* BEGIN Recorded information *
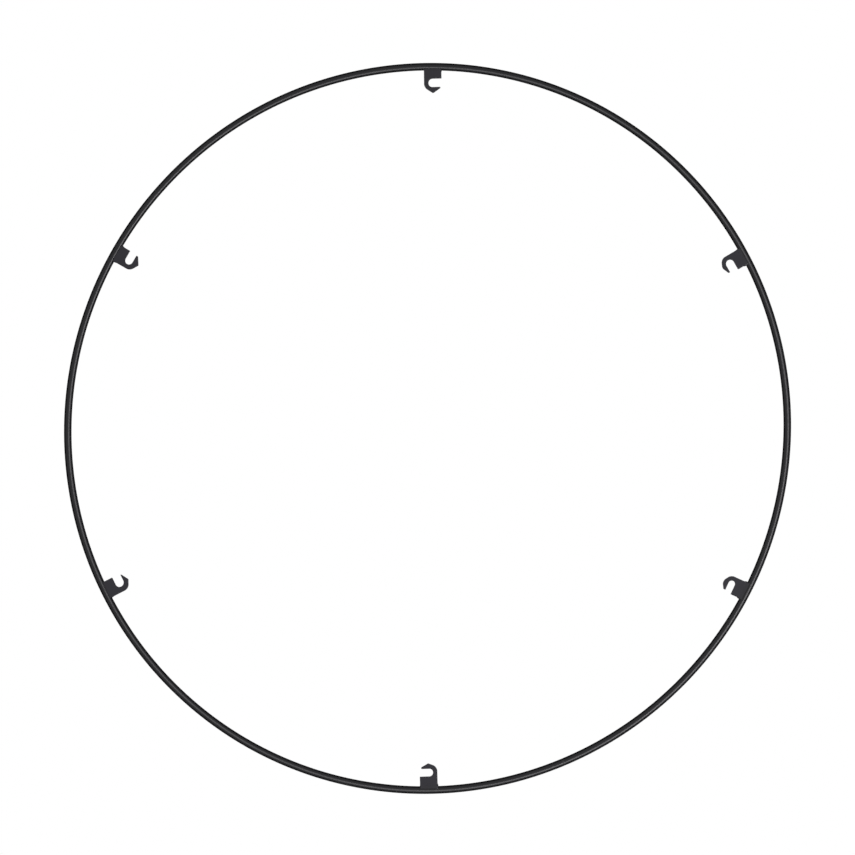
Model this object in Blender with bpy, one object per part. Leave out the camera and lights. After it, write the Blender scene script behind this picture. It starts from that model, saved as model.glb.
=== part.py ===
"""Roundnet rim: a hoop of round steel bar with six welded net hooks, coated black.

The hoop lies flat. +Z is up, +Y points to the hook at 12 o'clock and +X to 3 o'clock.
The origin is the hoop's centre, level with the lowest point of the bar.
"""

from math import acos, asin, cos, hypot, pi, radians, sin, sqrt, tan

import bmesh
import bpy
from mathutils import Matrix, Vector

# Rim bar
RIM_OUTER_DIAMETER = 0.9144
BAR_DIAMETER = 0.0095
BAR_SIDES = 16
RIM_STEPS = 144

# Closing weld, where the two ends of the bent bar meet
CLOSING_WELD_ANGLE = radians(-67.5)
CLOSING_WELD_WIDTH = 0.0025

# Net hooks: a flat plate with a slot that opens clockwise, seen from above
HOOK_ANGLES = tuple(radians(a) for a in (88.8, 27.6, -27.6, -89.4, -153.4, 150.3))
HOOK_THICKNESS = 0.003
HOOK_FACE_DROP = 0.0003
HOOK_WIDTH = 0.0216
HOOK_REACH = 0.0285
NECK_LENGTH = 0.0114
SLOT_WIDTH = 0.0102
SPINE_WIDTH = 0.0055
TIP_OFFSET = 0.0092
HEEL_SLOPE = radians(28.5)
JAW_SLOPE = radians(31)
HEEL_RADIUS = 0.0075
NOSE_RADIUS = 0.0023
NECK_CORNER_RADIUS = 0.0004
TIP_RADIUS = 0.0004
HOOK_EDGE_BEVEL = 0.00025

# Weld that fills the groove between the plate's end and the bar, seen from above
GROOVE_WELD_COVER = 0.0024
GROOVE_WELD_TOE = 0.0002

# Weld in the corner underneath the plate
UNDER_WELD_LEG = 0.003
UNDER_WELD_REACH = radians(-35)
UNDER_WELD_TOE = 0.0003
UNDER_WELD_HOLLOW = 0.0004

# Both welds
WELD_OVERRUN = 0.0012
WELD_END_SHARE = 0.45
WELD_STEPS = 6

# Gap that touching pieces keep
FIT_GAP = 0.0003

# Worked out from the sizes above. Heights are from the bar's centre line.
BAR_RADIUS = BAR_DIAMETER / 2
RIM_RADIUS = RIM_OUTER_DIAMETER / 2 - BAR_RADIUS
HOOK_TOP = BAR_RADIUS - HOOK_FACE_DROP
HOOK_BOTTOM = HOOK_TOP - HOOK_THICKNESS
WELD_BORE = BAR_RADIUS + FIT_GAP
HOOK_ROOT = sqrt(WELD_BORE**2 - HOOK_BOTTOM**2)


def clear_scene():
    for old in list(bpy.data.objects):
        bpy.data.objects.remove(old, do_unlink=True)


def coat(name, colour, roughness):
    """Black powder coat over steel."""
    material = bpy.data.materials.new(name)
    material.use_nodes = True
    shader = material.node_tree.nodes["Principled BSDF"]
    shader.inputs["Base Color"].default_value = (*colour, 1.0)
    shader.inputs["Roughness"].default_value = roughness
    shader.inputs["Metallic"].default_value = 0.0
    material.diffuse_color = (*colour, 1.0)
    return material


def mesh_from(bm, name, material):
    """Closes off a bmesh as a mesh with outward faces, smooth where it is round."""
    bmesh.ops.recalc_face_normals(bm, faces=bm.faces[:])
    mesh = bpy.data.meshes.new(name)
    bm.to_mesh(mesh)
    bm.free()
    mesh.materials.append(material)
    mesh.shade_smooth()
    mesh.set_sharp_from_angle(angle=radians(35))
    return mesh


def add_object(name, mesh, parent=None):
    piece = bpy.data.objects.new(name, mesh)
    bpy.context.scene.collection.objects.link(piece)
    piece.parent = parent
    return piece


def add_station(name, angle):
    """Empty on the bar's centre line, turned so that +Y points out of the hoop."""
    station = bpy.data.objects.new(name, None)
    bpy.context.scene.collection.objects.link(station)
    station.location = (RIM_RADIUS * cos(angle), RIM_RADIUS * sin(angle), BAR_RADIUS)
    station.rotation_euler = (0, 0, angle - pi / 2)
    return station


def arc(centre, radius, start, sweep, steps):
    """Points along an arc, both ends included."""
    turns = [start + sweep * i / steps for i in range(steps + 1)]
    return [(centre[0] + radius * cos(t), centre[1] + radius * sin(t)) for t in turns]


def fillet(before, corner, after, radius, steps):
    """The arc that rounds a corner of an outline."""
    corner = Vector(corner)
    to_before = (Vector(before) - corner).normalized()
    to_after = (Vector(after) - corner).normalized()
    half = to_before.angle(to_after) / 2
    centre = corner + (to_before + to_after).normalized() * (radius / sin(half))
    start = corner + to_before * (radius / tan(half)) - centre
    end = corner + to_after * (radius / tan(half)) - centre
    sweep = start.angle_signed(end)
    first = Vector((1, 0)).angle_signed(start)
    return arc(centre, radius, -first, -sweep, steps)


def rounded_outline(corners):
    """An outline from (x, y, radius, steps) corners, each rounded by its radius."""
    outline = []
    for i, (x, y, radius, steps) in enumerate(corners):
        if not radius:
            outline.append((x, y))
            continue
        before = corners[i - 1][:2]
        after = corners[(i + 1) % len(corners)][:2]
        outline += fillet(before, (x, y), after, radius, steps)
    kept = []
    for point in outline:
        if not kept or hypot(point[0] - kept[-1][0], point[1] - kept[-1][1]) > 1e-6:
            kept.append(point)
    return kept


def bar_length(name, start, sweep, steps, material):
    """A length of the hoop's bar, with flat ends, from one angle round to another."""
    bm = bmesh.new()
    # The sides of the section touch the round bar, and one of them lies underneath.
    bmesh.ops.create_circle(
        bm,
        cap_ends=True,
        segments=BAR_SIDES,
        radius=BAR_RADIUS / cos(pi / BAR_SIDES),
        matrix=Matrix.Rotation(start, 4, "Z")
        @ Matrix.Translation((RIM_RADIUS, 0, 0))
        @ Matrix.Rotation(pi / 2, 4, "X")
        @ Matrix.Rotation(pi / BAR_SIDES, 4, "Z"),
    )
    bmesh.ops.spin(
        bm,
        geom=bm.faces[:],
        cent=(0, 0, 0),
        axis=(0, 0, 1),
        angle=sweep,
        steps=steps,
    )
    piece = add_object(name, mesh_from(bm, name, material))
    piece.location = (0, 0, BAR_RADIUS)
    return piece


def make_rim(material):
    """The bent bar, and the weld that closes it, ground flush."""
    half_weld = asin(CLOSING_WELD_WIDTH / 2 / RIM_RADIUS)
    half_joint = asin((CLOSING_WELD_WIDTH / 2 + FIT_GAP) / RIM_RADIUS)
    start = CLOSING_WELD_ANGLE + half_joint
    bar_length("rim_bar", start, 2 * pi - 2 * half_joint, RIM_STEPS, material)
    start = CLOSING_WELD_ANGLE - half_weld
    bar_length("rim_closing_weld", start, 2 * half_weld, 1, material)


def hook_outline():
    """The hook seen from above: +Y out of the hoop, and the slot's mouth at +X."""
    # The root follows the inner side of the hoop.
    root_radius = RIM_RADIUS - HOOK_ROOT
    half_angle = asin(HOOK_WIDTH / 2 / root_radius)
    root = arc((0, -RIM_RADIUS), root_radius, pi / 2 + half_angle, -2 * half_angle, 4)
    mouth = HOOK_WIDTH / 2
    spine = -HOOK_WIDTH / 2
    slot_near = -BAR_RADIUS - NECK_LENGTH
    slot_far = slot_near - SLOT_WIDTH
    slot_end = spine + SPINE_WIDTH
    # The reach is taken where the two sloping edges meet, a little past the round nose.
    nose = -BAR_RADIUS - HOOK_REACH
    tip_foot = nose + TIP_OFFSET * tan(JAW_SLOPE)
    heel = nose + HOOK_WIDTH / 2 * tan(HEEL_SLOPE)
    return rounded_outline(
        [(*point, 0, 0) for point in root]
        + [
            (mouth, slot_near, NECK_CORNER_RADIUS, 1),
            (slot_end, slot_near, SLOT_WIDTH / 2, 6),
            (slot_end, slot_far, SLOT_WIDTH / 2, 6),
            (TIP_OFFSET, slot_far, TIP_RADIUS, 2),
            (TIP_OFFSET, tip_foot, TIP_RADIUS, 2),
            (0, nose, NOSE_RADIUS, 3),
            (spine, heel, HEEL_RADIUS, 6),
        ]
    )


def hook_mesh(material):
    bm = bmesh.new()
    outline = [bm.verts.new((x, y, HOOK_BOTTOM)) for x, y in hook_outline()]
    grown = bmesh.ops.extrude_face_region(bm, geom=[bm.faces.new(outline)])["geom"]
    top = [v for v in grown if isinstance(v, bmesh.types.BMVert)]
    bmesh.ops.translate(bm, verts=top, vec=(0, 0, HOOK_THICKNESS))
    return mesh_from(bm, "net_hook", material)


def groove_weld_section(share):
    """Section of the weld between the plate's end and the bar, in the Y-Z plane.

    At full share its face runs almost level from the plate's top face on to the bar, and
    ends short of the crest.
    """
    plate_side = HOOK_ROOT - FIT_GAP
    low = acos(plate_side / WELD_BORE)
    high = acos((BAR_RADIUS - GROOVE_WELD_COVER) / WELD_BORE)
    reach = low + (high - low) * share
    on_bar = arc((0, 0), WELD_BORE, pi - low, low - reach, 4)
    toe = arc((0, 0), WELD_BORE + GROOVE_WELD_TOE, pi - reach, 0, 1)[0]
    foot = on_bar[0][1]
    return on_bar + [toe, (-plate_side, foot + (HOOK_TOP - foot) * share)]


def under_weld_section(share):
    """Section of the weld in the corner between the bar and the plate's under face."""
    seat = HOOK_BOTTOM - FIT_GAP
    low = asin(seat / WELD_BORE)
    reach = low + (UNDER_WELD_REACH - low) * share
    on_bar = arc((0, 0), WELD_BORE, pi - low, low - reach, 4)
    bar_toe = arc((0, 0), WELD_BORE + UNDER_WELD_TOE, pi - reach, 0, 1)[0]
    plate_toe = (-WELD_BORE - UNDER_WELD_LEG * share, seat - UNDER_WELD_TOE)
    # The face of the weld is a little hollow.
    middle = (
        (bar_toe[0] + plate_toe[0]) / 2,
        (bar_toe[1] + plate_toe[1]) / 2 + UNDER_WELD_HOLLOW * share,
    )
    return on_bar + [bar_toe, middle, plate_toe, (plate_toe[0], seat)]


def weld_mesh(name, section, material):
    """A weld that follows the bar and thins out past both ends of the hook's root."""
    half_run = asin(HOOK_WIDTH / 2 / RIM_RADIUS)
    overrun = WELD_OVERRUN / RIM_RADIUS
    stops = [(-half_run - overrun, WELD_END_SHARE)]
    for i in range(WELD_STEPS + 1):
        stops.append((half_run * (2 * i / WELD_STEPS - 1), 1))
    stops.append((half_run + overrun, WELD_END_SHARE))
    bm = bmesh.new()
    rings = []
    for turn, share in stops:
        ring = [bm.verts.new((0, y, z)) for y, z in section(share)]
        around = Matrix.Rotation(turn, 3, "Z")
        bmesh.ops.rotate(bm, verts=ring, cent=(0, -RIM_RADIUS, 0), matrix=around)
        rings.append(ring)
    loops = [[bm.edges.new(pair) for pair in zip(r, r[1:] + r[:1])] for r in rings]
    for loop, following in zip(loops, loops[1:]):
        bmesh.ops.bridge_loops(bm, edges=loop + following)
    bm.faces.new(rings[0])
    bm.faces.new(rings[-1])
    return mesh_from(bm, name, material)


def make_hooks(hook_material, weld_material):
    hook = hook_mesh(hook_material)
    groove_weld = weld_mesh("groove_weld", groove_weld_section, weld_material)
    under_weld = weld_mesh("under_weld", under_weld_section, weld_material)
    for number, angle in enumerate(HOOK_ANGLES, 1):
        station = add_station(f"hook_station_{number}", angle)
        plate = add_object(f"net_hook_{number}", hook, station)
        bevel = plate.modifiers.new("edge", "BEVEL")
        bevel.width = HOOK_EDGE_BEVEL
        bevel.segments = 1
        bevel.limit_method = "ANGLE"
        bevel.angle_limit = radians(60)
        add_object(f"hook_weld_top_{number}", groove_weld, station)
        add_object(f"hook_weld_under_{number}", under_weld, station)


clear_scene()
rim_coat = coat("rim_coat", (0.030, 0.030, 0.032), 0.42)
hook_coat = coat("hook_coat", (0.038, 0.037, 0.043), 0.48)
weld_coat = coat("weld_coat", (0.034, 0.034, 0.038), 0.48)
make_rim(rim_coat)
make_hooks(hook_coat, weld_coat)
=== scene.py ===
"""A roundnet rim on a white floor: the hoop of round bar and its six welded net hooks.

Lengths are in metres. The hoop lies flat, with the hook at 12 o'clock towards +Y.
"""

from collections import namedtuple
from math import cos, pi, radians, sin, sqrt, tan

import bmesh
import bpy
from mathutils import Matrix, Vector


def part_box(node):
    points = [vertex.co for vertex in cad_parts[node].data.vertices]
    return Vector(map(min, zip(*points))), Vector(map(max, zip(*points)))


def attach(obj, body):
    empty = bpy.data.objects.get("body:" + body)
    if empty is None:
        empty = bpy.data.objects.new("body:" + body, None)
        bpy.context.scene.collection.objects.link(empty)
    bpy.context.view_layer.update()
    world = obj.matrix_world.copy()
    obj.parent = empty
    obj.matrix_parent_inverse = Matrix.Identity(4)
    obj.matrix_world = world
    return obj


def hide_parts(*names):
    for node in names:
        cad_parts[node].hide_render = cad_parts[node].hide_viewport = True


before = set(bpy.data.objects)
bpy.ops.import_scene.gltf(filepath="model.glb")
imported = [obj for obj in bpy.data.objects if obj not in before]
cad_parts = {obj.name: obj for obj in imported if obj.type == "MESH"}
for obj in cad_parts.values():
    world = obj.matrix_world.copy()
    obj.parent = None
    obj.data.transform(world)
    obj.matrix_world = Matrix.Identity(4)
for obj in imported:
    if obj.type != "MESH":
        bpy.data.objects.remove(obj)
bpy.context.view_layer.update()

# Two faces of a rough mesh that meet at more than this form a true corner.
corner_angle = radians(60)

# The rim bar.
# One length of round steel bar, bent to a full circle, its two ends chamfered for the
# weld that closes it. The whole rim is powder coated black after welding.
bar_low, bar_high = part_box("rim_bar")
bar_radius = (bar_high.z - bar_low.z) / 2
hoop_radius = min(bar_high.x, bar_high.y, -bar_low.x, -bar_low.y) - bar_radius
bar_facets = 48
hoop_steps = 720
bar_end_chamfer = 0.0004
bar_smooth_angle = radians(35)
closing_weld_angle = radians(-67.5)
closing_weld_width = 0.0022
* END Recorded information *
Only the lines from the top of the data through the line that contains "RIM_STEPS = 144" should be quoted, exactly as they stand.

* [Reply]:
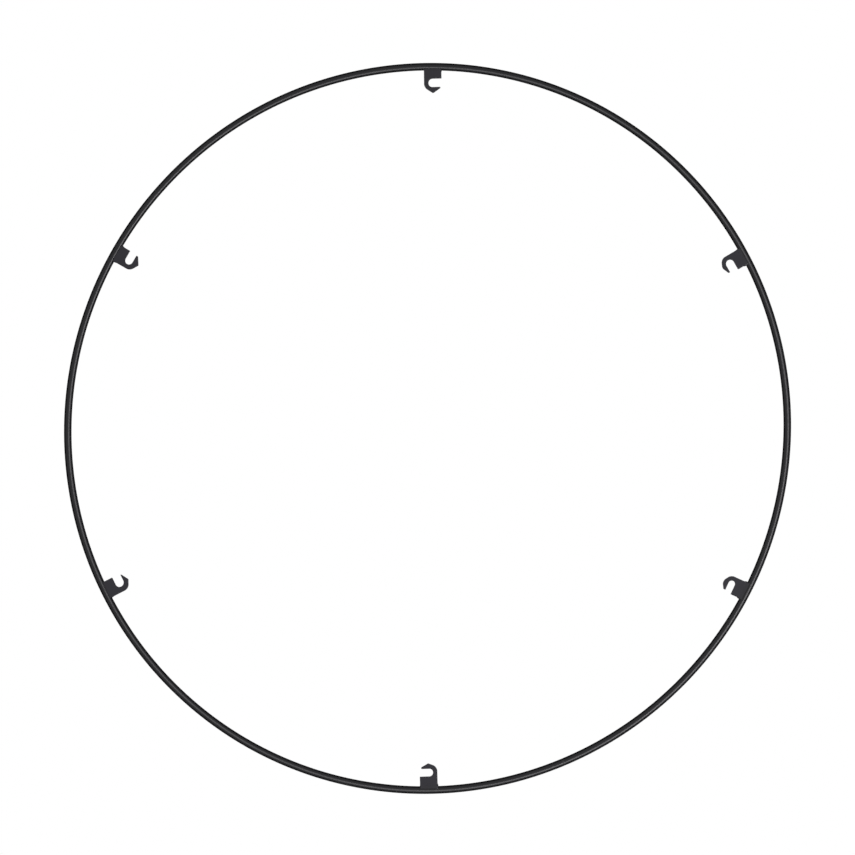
Model this object in Blender with bpy, one object per part. Leave out the camera and lights. After it, write the Blender scene script behind this picture. It starts from that model, saved as model.glb.
=== part.py ===
"""Roundnet rim: a hoop of round steel bar with six welded net hooks, coated black.

The hoop lies flat. +Z is up, +Y points to the hook at 12 o'clock and +X to 3 o'clock.
The origin is the hoop's centre, level with the lowest point of the bar.
"""

from math import acos, asin, cos, hypot, pi, radians, sin, sqrt, tan

import bmesh
import bpy
from mathutils import Matrix, Vector

# Rim bar
RIM_OUTER_DIAMETER = 0.9144
BAR_DIAMETER = 0.0095
BAR_SIDES = 16
RIM_STEPS = 144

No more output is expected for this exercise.